◆ Stated task ◆
Set down the material exactly as given, please, from its first line through the line that includes "dark_floor()".
****
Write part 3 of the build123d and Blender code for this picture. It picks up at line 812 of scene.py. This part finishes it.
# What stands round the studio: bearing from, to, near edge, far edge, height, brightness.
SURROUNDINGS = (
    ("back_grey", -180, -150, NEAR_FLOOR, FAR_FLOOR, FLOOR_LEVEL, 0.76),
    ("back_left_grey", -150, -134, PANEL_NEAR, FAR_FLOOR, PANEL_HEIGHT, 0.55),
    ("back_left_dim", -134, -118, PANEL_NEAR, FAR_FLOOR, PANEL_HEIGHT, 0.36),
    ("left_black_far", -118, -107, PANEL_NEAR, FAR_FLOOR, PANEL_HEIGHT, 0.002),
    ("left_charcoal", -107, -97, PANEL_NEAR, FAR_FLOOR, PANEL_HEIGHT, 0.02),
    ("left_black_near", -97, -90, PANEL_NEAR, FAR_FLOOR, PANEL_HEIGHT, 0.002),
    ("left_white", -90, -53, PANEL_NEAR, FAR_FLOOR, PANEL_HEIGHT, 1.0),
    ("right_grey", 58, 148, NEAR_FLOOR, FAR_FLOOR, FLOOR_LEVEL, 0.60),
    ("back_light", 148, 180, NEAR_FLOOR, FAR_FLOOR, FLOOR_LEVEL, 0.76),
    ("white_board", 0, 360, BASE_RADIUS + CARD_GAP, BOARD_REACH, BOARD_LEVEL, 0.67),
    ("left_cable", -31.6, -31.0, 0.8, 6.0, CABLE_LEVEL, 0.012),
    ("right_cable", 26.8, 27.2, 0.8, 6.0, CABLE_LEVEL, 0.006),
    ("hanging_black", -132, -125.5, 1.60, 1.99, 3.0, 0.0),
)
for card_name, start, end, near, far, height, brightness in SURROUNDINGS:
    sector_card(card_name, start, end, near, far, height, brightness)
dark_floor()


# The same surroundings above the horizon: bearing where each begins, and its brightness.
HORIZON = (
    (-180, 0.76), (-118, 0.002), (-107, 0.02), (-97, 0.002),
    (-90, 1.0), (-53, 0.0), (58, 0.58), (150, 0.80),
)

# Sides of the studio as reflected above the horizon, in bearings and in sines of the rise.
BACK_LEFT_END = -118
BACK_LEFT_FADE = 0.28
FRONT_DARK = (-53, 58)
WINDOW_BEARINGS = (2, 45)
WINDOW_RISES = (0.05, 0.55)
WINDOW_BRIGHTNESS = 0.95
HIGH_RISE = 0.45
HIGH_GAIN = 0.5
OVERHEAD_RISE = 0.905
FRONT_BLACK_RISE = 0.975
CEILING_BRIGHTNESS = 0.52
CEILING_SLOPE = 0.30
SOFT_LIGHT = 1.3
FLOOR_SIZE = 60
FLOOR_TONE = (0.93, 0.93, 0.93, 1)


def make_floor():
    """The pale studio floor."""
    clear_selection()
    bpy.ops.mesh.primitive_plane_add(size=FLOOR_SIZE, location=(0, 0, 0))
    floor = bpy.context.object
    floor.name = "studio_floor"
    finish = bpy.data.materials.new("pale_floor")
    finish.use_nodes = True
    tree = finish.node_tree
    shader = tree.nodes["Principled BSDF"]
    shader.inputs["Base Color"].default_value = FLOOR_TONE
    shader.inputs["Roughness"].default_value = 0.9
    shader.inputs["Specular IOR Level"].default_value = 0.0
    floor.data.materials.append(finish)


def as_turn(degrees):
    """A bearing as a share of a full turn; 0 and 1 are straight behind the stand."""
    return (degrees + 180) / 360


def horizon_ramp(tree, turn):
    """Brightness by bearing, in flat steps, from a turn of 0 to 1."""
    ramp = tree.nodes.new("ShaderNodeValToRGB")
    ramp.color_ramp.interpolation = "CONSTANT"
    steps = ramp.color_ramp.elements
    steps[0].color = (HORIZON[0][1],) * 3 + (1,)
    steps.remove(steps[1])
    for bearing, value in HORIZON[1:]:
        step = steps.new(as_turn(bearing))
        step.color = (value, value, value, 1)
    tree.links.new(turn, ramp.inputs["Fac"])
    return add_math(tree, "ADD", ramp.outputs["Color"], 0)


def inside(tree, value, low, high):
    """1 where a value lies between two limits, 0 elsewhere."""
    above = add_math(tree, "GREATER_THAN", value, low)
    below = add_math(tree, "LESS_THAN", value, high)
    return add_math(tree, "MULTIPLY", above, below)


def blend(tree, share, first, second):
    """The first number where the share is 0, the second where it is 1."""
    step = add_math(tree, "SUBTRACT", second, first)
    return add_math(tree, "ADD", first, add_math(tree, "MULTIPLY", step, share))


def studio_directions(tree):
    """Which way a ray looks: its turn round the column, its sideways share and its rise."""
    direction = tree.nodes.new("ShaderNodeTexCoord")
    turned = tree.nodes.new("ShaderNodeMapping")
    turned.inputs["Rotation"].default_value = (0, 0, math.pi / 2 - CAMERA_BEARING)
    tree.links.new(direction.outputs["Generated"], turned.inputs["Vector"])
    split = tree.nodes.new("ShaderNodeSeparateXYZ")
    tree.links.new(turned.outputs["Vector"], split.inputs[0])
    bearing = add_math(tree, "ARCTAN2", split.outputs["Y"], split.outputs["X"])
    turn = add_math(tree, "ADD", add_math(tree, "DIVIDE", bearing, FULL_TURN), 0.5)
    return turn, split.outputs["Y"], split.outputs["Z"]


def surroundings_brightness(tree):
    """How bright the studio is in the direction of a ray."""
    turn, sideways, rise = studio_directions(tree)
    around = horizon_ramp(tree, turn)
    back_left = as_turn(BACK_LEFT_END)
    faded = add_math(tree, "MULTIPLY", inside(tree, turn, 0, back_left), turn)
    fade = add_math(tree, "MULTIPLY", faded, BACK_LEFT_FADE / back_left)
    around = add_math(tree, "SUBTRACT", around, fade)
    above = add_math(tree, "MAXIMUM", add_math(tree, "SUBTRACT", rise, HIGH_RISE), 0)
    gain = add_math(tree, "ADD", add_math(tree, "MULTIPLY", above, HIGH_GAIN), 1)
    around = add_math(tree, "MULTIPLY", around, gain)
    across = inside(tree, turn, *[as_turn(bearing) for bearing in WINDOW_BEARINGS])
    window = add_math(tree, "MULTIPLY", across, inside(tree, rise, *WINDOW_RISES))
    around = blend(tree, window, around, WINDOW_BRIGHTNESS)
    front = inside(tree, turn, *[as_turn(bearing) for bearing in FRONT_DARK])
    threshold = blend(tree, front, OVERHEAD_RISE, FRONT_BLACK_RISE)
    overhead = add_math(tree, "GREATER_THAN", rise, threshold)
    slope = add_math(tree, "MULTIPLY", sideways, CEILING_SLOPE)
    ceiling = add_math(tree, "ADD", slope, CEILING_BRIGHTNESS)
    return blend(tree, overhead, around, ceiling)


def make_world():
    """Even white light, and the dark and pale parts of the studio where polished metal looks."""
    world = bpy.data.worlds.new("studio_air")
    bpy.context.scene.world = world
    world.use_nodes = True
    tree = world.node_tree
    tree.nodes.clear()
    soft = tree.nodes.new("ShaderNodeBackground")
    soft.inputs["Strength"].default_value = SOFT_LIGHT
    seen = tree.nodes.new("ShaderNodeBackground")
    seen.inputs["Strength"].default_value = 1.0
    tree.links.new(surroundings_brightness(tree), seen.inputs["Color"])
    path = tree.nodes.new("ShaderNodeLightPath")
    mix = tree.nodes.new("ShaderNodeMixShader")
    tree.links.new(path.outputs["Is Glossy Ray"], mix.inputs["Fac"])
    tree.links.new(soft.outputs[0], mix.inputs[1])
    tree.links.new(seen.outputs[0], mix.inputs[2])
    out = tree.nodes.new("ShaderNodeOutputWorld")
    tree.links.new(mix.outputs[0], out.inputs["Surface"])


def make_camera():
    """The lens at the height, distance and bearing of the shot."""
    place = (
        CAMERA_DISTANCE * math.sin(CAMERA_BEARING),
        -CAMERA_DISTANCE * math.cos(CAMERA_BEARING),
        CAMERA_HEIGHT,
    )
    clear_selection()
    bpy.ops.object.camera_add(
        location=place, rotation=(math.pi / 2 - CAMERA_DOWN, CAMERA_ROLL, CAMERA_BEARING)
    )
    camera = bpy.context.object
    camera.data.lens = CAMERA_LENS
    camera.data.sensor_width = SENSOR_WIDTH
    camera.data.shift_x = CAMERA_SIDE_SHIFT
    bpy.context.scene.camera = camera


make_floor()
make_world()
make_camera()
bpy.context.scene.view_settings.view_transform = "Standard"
****
◆ The output ◆
Write part 3 of the build123d and Blender code for this picture. It picks up at line 812 of scene.py. This part finishes it.
# What stands round the studio: bearing from, to, near edge, far edge, height, brightness.
SURROUNDINGS = (
    ("back_grey", -180, -150, NEAR_FLOOR, FAR_FLOOR, FLOOR_LEVEL, 0.76),
    ("back_left_grey", -150, -134, PANEL_NEAR, FAR_FLOOR, PANEL_HEIGHT, 0.55),
    ("back_left_dim", -134, -118, PANEL_NEAR, FAR_FLOOR, PANEL_HEIGHT, 0.36),
    ("left_black_far", -118, -107, PANEL_NEAR, FAR_FLOOR, PANEL_HEIGHT, 0.002),
    ("left_charcoal", -107, -97, PANEL_NEAR, FAR_FLOOR, PANEL_HEIGHT, 0.02),
    ("left_black_near", -97, -90, PANEL_NEAR, FAR_FLOOR, PANEL_HEIGHT, 0.002),
    ("left_white", -90, -53, PANEL_NEAR, FAR_FLOOR, PANEL_HEIGHT, 1.0),
    ("right_grey", 58, 148, NEAR_FLOOR, FAR_FLOOR, FLOOR_LEVEL, 0.60),
    ("back_light", 148, 180, NEAR_FLOOR, FAR_FLOOR, FLOOR_LEVEL, 0.76),
    ("white_board", 0, 360, BASE_RADIUS + CARD_GAP, BOARD_REACH, BOARD_LEVEL, 0.67),
    ("left_cable", -31.6, -31.0, 0.8, 6.0, CABLE_LEVEL, 0.012),
    ("right_cable", 26.8, 27.2, 0.8, 6.0, CABLE_LEVEL, 0.006),
    ("hanging_black", -132, -125.5, 1.60, 1.99, 3.0, 0.0),
)
for card_name, start, end, near, far, height, brightness in SURROUNDINGS:
    sector_card(card_name, start, end, near, far, height, brightness)
dark_floor()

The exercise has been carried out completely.